After arriving at the Nepal-Tibet border, the Chinese armed guards removed our handcuffs and took us to the Nepalese authorities. Even after talking with the Nepalese authorities, and bribing them with Chinese money, the Nepalese authorities refused to respond to us. One of the Nepalese police in fact asked us in rudimentary Tibetan where we were from. When we said we were from Dingri, they refused to take us in. Instead they took us back to Dram border town, where we were kept as prisoners in a military dungeon for three days.

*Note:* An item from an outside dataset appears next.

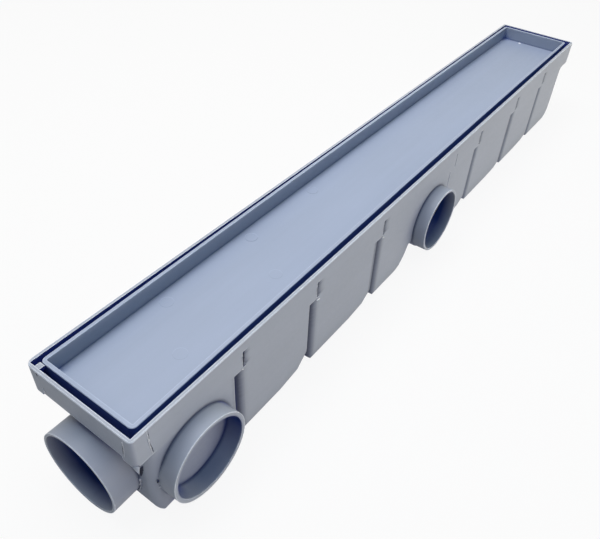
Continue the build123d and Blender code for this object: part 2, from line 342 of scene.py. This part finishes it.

On the morning of the fourth day, they took us to the Dram bridge, where we were handed over to the Nepalese police. After shaking hands with the head of the Nepalese police, the Chinese finally handed us over to Nepalese authorities. Before doing this, the Chinese armed guards confiscated all our residential ID cards for Tibet(Tibetan: Yulmi Thobthang Lagkyer; Chinese: Shen Feng Teng), saying these would be useless in Nepal. Then the Chinese and Nepalese security guards shook each other’s hands and took pictures together. After this, they immediately took us to Kathmandu, where we were put in a prison in an area called Dilli Baazar.

The next day, the UN refugee centre in Kathmandu, came to our rescue. After taking charge of us from the Nepalese police, they handed us over to the Tibetan Reception Centre. We reached safely at the Tibetan Reception Centre in Dharamsala on 24 September 2012.